O jornalista ainda relata que a casa de Mário de Andrade vivia em festa e quando havia almoço ou jantar para os convidados, eles passavam primeiro na cozinha para cumprimentar Tana, que trabalhou quase meio século com a família do poeta, até morrer na década de 1970. “Mário de Andrade adorava particularmente as empadinhas de Tana, fossem de palmito (receita reproduzida abaixo), frango ou camarão. Ela as fazia conforme antiga receita. Levavam manteiga, banha de porco e um pouco de água salgada”, revela. E dá outros exemplos: “Os pastéis de Tana eram sublimes. Ninguém preparava um bife na manteiga igual ao dela. A mesa precisava receber mais cadeiras quando o cardápio incluía bife”. Como diz Dias Lopes, o poeta e escritor admirava seu talento, embora não soubesse cozinhar.
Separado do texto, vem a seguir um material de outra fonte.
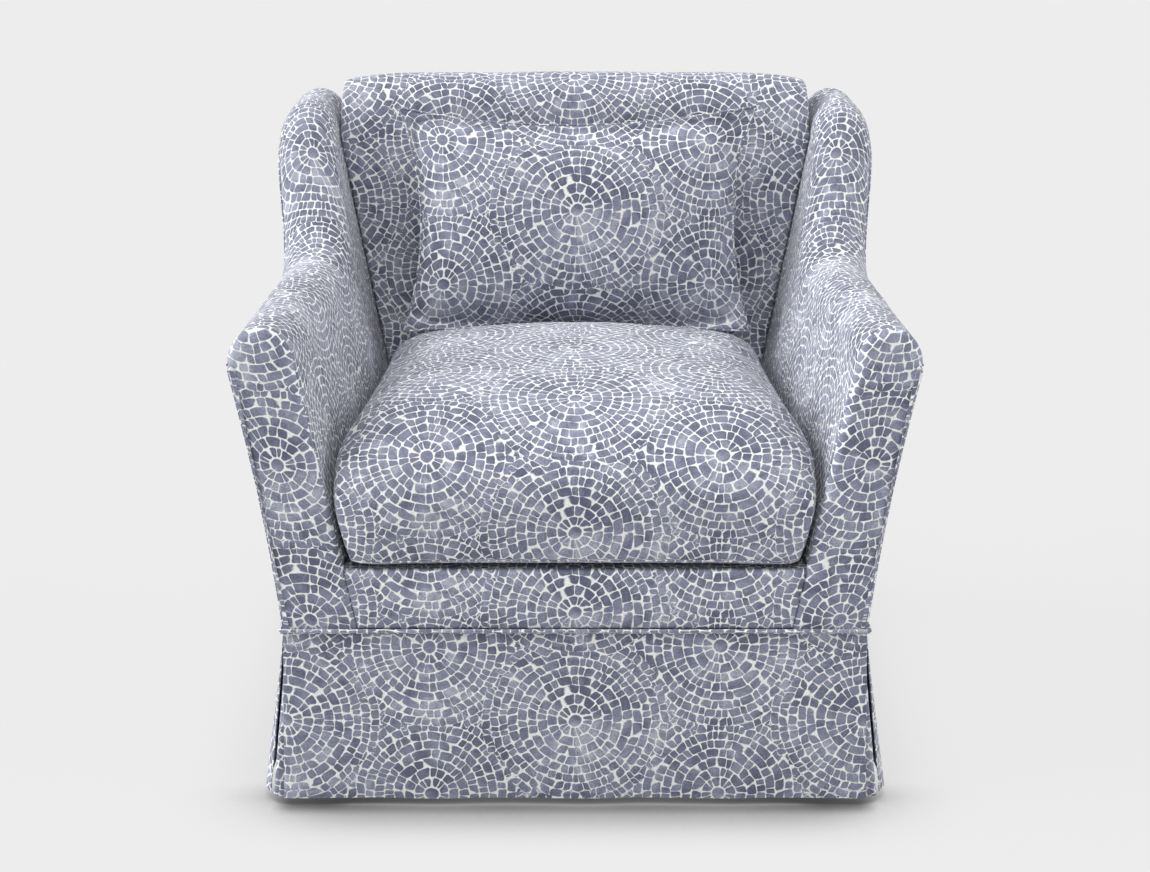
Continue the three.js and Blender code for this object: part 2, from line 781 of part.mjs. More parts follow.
// Underlays that close the corner pleats from behind
function pleatUnderlay(side, end) {
  const end_y = end < 0 ? front_seam_y : rear_seam_y;
  const rings = [0, 1].map((down) => {
    const set_in = skirt_thickness + underlay_setback;
    const x = side * (half_base - set_in + (side_hem_flare - skirt_fold_depth) * down);
    const y = end_y + end * (-set_in + (front_hem_flare - skirt_fold_depth) * down);
    const z = lerp(skirt_top, skirt_hem_height, down);
    const far_x = x - side * underlay_width;
    const far_y = y - end * underlay_width;
    const inner_x = x - side * skirt_thickness;
    const inner_y = y - end * skirt_thickness;
    return [[far_x, y], [x, y], [x, far_y], [inner_x, far_y], [inner_x, inner_y], [far_x, inner_y]]
      .map(([px, py]) => new THREE.Vector3(px, py, z));
  });
  return loft(rings, onFloor);
}
for (const [side_name, side] of both_sides) {
  for (const [end_name, end] of [["front", -1], ["back", 1]]) {
    addPiece(`${side_name}_${end_name}_pleat_underlay`, pleatUnderlay(side, end), fabric_blue);
  }
}

// Welt around the seam
function skirtWelt() {
  const reach = welt_radius + clearance;
  const corners = [[1, -1], [1, 1], [-1, 1], [-1, -1]];
  const sections = corners.flatMap(([side, end], corner) => {
    const corner_y = skirt_middle + end * skirt_half_depth;
    const body_corner = new THREE.Vector3(side * half_base, corner_y, seam_height);
    return welt_corner_shares.map((share) => {
      const angle = ((corner - 1 + share) * Math.PI) / 2;
      const out = new THREE.Vector3(Math.cos(angle), Math.sin(angle), 0);
      const middle = body_corner.clone().addScaledVector(out, reach);
      return { middle, out };
    });
  });
  const positions = [];
  const index = [];
  sections.forEach(({ middle, out }, r) => {
    const next = (r + 1) % sections.length;
    for (let i = 0; i < welt_sides; i += 1) {
      const angle = (2 * Math.PI * i) / welt_sides;
      const point = middle.clone().addScaledVector(out, welt_radius * Math.cos(angle));
      point.z += welt_radius * Math.sin(angle);
      positions.push(point.x, point.y, point.z);
      const j = (i + 1) % welt_sides;
      const [a, b] = [r * welt_sides, next * welt_sides];
      index.push(a + i, b + i, b + j, a + i, b + j, a + j);
    }
  });
  return outward(positions, index);
}
addPiece("skirt_welt", skirtWelt(), fabric_blue);

// Points round a soft square, evenly spread along its sides
function planPoints(power) {
  const points = [];
  for (let i = 0; i < 4 * plan_steps; i += 1) {
    const side = Math.floor(i / plan_steps);
    const along = (2 * (i % plan_steps)) / plan_steps - 1;
    const [a, b] = [[1, along], [-along, 1], [-1, -along], [along, -1]][side];
    const shrink = (Math.abs(a) ** power + Math.abs(b) ** power) ** (-1 / power);
    points.push([a * shrink, b * shrink]);
  }
  return points;
}

// Seat cushion: crowned, waterfall front, sides drawn in between its corners
function cushionForm(inset) {
  const place = (px, py, radius, lift) => {
    const fill = cushion_rear_fill_share * Math.max(py, 0) ** 2 * (1 - px ** 2);
    const above_waist = Math.max(lift - cushion_waist_share, 0) / (1 - cushion_waist_share);
    const crown_lift = (1 - cushion_waist_share) * above_waist ** (1 - fill);
    const full_lift = Math.min(lift, cushion_waist_share) + crown_lift;
    const front_y = front_plane - cushion_front_reach + inset;
    const along = (py * radius + 1) / 2;
    const height = full_lift * (cushion_height - 2 * inset);
    const low = deckTop(lerp(front_y, backFrontY(deck_back_height), along)) + clearance + inset;
    const z = low + height;
    const y = lerp(front_y, cushionRear(z) - inset, along);
    const pull = cushion_pull_in * lift;
    const room = innerX(y, Math.min(z, seat_line_height)) - cushion_side_gap;
    const half = room - inset - pull * (1 - py ** 2);
    return new THREE.Vector3(px * radius * half, y, z);
  };
  const plan = planPoints(cushion_plan_power);
  const ring = ([radius, lift]) => plan.map(([px, py]) => place(px, py, radius, lift));
  const rings = cushion_profile_shares.map(ring);
  return raked(ringForm(place(0, 0, 0, 0), rings, place(0, 0, 0, 1)));
}

// Back edge of the cushion, which follows the inside back
function cushionRear(z) {
  return backFrontY(z) - back_bulge - cushion_back_gap;
}

const zip_level = deckTop(backFrontY(deck_back_height)) + clearance + cushion_waist_share * cushion_height;
const cushion_rear = cushionRear(zip_level);
function zipBlock(half_length, half_height, y_low, y_high, x = 0) {
  const [z_low, z_high] = [zip_level - half_height, zip_level + half_height];
  return raked(block(x - half_length, x + half_length, y_low, y_high, z_low, z_high));
}
const zip_half = zip_length_share * (innerX(cushion_rear, zip_level) - cushion_side_gap);
const seat_slot = zipBlock(zip_half, zip_slot_height / 2, cushion_rear - overrun, cushion_rear + overrun);
const seat_cover = cut(cushionForm(0), cushionForm(cover_thickness), seat_slot);
addPiece("seat_cushion_cover", seat_cover, fabric_blue, seat_cushion);
addPiece("seat_cushion_foam", cushionForm(cover_thickness + clearance), foam, seat_cushion);
const slider_x = zip_half - zip_slider_length;
addPiece(
  "seat_zip_slider",
  zipBlock(
    zip_slider_length / 2, zip_slot_height / 2 - zip_running_gap,
    cushion_rear - cover_thickness + zip_running_gap, cushion_rear + zip_slider_proud, slider_x,
  ),
  zip_metal,
  seat_cushion,
);

// Lumbar pillow: knife edges that dip between its corners, in a frame of its own
const cushion_top = deckTop(back_front) + clearance + cushion_height;
const pillow_centre_height = cushion_top + pillow_rest_lift;
const pillow_half_width = innerX(back_front, pillow_centre_height) - pillow_side_margin;
const pillow_rake = rake_share * (pillow_centre_height - frame_bottom_height);
const pillow_back_y = backFrontY(pillow_centre_height) + pillow_rake;
const pillow_centre_y = pillow_back_y - back_bulge - pillow_thickness / 2 - pillow_lean_gap;
const pillow_zip_half = pillow_half_width - pillow_zip_end_margin;
function pillowForm(inset, allowance) {
  const half_x = pillow_half_width - inset - allowance;
  const half_z = pillow_height / 2 - inset - allowance;
  const place = (px, pz, radius, lift) => {
    const x = px * radius * (half_x - pillow_pull_in * (1 - pz ** 2));
    const z = pz * radius * (half_z - pillow_pull_in * (1 - px ** 2));
    return new THREE.Vector3(x, (lift - 0.5) * (pillow_thickness - 2 * inset), z);
  };
  const plan = planPoints(pillow_plan_power);
  const ring = ([radius, lift]) => plan.map(([px, pz]) => place(px, pz, radius, lift));
  const rings = pillow_profile_shares.map(ring);
  return ringForm(place(0, 0, 0, 0), rings, place(0, 0, 0, 1));
}

const pillow_edge = -pillow_height / 2 + pillow_pull_in;
const pillow_slot_top = pillow_edge + pillow_slot_depth;
const pillowSlot = (margin) => block(
  -pillow_zip_half - margin, pillow_zip_half + margin,
  -pillow_zip_width / 2 - margin, pillow_zip_width / 2 + margin,
  -pillow_height, pillow_slot_top + margin,
);
const pillow_space = pillowForm(cover_thickness, pillow_seam_allowance);
const pillow_fill = pillowForm(cover_thickness + clearance, pillow_seam_allowance);
addPiece("pillow_cover", cut(pillowForm(0, 0), pillow_space, pillowSlot(0)), fabric_blue, pillow);
addPiece("pillow_insert", cut(pillow_fill, pillowSlot(clearance)), foam, pillow);
const pillow_slider_half = pillow_zip_width / 2 - zip_running_gap;
const pillow_slider_x = pillow_zip_half - pillow_slider_length;
addPiece(
  "pillow_zip_slider",
  block(
    pillow_slider_x - pillow_slider_length / 2, pillow_slider_x + pillow_slider_length / 2,
    -pillow_slider_half, pillow_slider_half,
    pillow_edge + pillow_slider_recess, pillow_slot_top - zip_running_gap,
  ),
  zip_metal,
  pillow,
);
pillow.position.set(0, pillow_centre_y, pillow_centre_height);
pillow.rotation.x = -pillow_lean;

export default chair;
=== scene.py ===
"""A slipper chair with winged arms, a skirt, a loose seat cushion and a lumbar pillow."""
import json
import math
from functools import partialmethod

import bmesh
import bpy
import numpy as np
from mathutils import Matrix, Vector, noise
from mathutils.bvhtree import BVHTree


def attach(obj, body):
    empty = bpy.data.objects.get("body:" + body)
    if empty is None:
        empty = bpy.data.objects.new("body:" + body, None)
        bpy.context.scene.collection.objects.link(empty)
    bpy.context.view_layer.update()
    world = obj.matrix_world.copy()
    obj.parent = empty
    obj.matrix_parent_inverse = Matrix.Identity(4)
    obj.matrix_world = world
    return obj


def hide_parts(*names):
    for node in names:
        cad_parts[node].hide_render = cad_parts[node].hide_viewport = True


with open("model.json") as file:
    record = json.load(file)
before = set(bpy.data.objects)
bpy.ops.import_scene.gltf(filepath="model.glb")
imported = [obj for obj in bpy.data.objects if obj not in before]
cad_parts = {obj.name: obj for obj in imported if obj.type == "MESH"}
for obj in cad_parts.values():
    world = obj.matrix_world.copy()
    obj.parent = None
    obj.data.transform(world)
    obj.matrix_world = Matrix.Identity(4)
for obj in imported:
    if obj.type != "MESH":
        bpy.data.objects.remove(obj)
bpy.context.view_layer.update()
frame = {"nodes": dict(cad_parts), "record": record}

# Millimetres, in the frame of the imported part
MM = 0.001
OVERALL_WIDTH, OVERALL_DEPTH = 808, 800
BASE_SET_IN, ARM_FRONT_SET_IN = 61, 5
ARM_BASE, WING_BASE, ARM_TOP, WING_TOP = 88, 122.5, 76, 78
FRAME_BOTTOM, SEAM, SEAT_LINE = 165, 222, 420
DECK_FRONT, DECK_BACK = 294, 284
ARM_HEIGHT, ARM_CROWN, WING_RISE, WING_CROWN, BACK_RISE = 579, 42, 178, 50, 30
RAKE, BACK_RAKE = 0.06, 0.205
CLEAR = 0.3
FRONT_PANEL, SIDE_PANEL, BACK_PANEL = 12, 8, 8
BAY_INSET = SIDE_PANEL + CLEAR + 28 + 0.7
HALF_BASE = OVERALL_WIDTH / 2 - BASE_SET_IN
WING_HEIGHT = ARM_HEIGHT + WING_RISE
OVERALL_HEIGHT = WING_HEIGHT + BACK_RISE
ARM_EDGE, WING_EDGE = ARM_HEIGHT - ARM_CROWN, WING_HEIGHT - WING_CROWN
FRONT = -OVERALL_DEPTH / 2 + 6 - RAKE * (SEAM - FRAME_BOTTOM)
REAR = OVERALL_DEPTH / 2 - RAKE * (WING_EDGE - FRAME_BOTTOM)
BODY_FRONT, BODY_REAR = FRONT + FRONT_PANEL + CLEAR, REAR - BACK_PANEL - CLEAR
ZONE_FRONT, BACK_FRONT, BACK_CREST = REAR - 58.6, REAR - 229.6, REAR - 108.6
SWOOP_START, SWOOP_END = REAR - 401.6, REAR - 157.6
FRONT_LEAN = (BASE_SET_IN - ARM_FRONT_SET_IN) / (ARM_EDGE - SEAM)
REAR_LEAN = BASE_SET_IN / (WING_EDGE - SEAM)
WING_REAR_ROUND, WING_REAR_DROP = 48, 36
BACK_BULGE = 12
HOLLOW = 4.5
FRONT_SEAM_Y = FRONT + RAKE * (SEAM - FRAME_BOTTOM)
REAR_SEAM_Y = REAR + RAKE * (SEAM - FRAME_BOTTOM)
SKIRT_MIDDLE, SKIRT_HALF = (FRONT_SEAM_Y + REAR_SEAM_Y) / 2, (REAR_SEAM_Y - FRONT_SEAM_Y) / 2
SKIRT_TOP, HEM = SEAM - CLEAR, 9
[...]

Mas sabia dar instruções precisas a Tana sobre como queria os pratos favoritos, e falava da comilança com requintes de crítico gastronômico. “Brasileiríssimos, os hábitos gastronômicos de Mário de Andrade ajudam a traçar o perfil de um dos heróis nacionais, cuja influência sobre todas as nossas atividades culturais permanece imensa”, finaliza.